Thursday, 3 November 2011

Jelly, socks and more!

Back in the summer I posted about a tree with interesting fruit growing on it . It was in fact a medlar and this week one of my students brought me a bag of these fruit that she had picked plus a recipe to make medlar jelly.
These are the ripe fruit ready to have their husks trimmed off and then quartered before cooking with apples to make a rather unappetising mush. This mush is now dripping into a bowl and will be left overnight. Tomorrow I will add sugar and eventually I have a tasty jelly, so I am led to believe! I will keep you posted.
I rather misleadingly said 'socks' in this blog title. Really it should have read 'sock' as after about 4 years I have completed one knitted sock!
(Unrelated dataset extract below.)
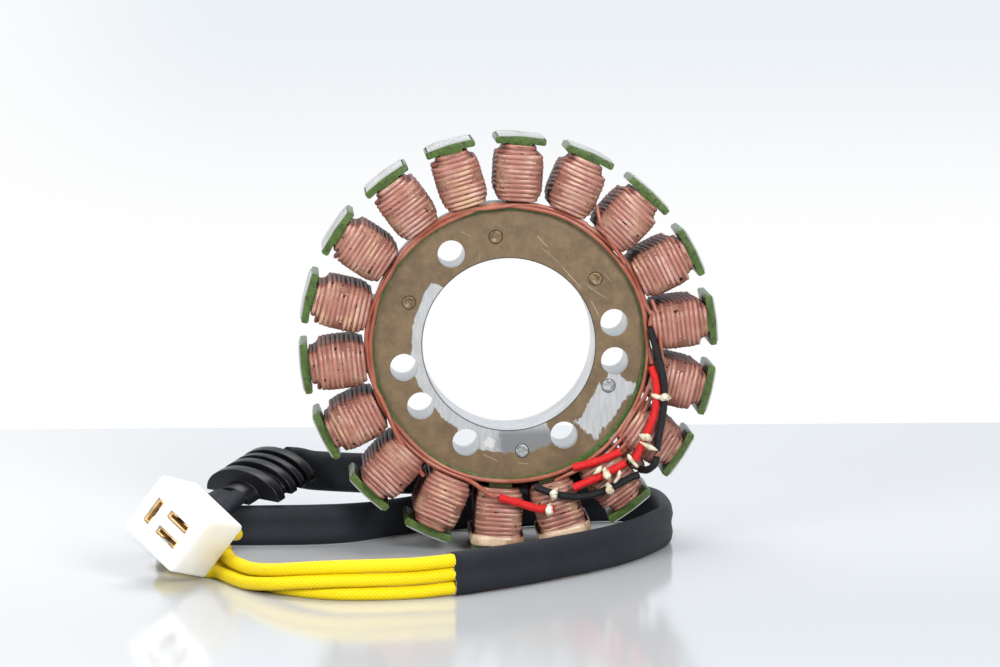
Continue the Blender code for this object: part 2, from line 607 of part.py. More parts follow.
def build_grommet():
    """A half-round rubber grommet with four ribs and a boss at each end."""
    seat, along, across, rise = grommet_frame()

    def half_round(distance, half_width, height, skirt):
        ring = [seat + along * distance - across * half_width - rise * skirt,
                seat + along * distance + across * half_width - rise * skirt]
        for step in range(9):
            angle = math.pi * step / 8
            ring.append(seat + along * distance + across * half_width * math.cos(angle)
                        + rise * height * math.sin(angle))
        return ring

    rib = (GROMMET_HALF_WIDTH, GROMMET_RISE, GROMMET_SKIRT)
    groove = (GROMMET_HALF_WIDTH - GROMMET_GROOVE_DEPTH, GROMMET_RISE - GROMMET_GROOVE_DEPTH,
              GROMMET_SKIRT / 2.0)
    boss = (GROMMET_BOSS_HALF_WIDTH, GROMMET_BOSS_RISE, GROMMET_SKIRT / 2.0)
    rings = [half_round(-GROMMET_FRONT_BOSS, *boss), half_round(0.0, *boss)]
    for start, end in GROMMET_RIBS:
        if start > 0.0:
            rings.append(half_round(start, *groove))
        rings.append(half_round(start, *rib))
        rings.append(half_round(end, *rib))
        if end < GROMMET_RIBS[-1][1]:
            rings.append(half_round(end, *groove))
    last = GROMMET_RIBS[-1][1]
    rings.append(half_round(last, *boss))
    rings.append(half_round(last + GROMMET_REAR_BOSS, *boss))
    add_object("grommet", loft("grommet", rings), "rubber")


def housing_place():
    """The connector's place: X across, Y from its face to its wires, Z up its face."""
    pitch, roll, yaw = HOUSING_TURN
    turn = Matrix.Rotation(yaw, 4, "Z") @ Matrix.Rotation(pitch, 4, "X") @ Matrix.Rotation(roll, 4, "Y")
    return Matrix.Translation(HOUSING_FACE_CENTRE) @ turn


def box_outline(width, height, edge):
    """A rectangle with its corners cut off."""
    w = width / 2.0
    h = height / 2.0
    return [(-w + edge, -h), (w - edge, -h), (w, -h + edge), (w, h - edge),
            (w - edge, h), (-w + edge, h), (-w, h - edge), (-w, -h + edge)]


def build_connector():
    """The nylon housing with a cavity for each terminal and a socket for each wire."""
    place = housing_place()
    housing_rings = []
    for y, inset in ((0.0, HOUSING_EDGE / 2.0), (HOUSING_EDGE / 2.0, 0.0),
                     (HOUSING_LENGTH - HOUSING_EDGE / 2.0, 0.0), (HOUSING_LENGTH, HOUSING_EDGE / 2.0)):
        outline = box_outline(HOUSING_WIDTH - 2 * inset, HOUSING_HEIGHT - 2 * inset, HOUSING_EDGE)
        housing_rings.append([(x, y, z) for x, z in outline])
    housing = add_object("connector_housing", loft("housing", housing_rings), "nylon")
    housing.matrix_world = place
    cavity_depth = TERMINAL_SETBACK + TERMINAL_LENGTH + GAP
    beyond = HOUSING_EDGE
    for number, (x, z, degrees) in enumerate(TERMINAL_PLACES, start=1):
        spot = place @ Matrix.Translation((x, 0.0, z)) @ Matrix.Rotation(math.radians(degrees), 4, "Y")
        cavity = box_outline(TERMINAL_WIDTH + 2 * GAP, TERMINAL_HEIGHT + 2 * GAP, GAP)
        cutter = add_cutter("cavity_cutter", extrude_outline("cavity", cavity, -beyond, cavity_depth))
        cutter.matrix_world = spot
        cut(housing, cutter)
        socket = cylinder_mesh("socket", YELLOW_WIRE_DIAMETER / 2.0 + GAP,
                               HOUSING_LENGTH - WIRE_SOCKET_DEPTH, HOUSING_LENGTH + beyond, 12)
        cutter = add_cutter("socket_cutter", socket)
        cutter.matrix_world = place @ Matrix.Translation((x, 0.0, z))
        cut(housing, cutter)
        terminal = add_object(f"terminal_{number}", terminal_mesh(), "brass")
        terminal.matrix_world = spot


def terminal_mesh():
    """A blade receptacle: a sheet with both its edges rolled inwards."""
    w = TERMINAL_WIDTH / 2.0
    h = TERMINAL_HEIGHT / 2.0
    s = TERMINAL_SHEET
    lip = w * 0.35
    outline = [(-w, -h), (w, -h), (w, h), (lip, h), (lip, h - s), (w - s, h - s), (w - s, -h + s),
               (-w + s, -h + s), (-w + s, h - s), (-lip, h - s), (-lip, h), (-w, h)]
    return extrude_outline("terminal", outline, TERMINAL_SETBACK, TERMINAL_SETBACK + TERMINAL_LENGTH)


def main():
    clear_scene()
    build_stack()
    build_rivets()
    build_coat()
    build_coils()
    build_tapes()
    build_crossovers()
    routes = build_lead_sleeves()
    build_ties(routes)
    build_harness(routes["black", 1][0][-1])
    build_grommet()
    build_connector()


main()
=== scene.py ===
"""Looks of a wound stator: varnished coils, sleeved leads, a flat woven harness and its connector."""
import json
import math
import random

import bpy
import numpy as np
from mathutils import Matrix, Vector

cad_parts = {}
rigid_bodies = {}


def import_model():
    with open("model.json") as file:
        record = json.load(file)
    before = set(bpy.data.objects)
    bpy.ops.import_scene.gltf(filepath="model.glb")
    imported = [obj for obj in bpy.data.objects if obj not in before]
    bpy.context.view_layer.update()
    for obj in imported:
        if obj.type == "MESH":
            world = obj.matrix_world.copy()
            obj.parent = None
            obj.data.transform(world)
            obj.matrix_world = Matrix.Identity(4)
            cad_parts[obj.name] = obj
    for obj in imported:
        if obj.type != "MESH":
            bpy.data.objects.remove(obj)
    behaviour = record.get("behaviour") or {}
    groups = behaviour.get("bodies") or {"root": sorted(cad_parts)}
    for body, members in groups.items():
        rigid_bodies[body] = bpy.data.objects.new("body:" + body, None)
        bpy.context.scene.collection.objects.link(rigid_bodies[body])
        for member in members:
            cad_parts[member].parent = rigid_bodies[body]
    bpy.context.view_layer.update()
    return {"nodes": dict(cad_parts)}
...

The challenge now is to complete another one to match! I am knitting the leg section which is the easy part but next comes the turned heel. I'm sure there are easier methods but I managed it for sock one so sock two should be simple but there again, it was a few years ago!
You may wonder why I am knitting socks - there are two reasons, firstly they are lovely to wear and secondly, I just love sock yarns.
Look at the gorgeous variety of colours in this close up of the sock above. Hopefully I will complete the second sock and have the joy of wearing them before this winter is out!
As well as knitting I have found a little time to work on my latest Cut and Come Again quilt. I have pieced the blocks together as a four patch and I am now stitching a narrow sashing in-between each four patch. I tried to keep with pale colours but couldn't resist this deep aubergine for the sashing as I felt it complemented the soft colours so well.
Now I must go and check on my dripping medlars.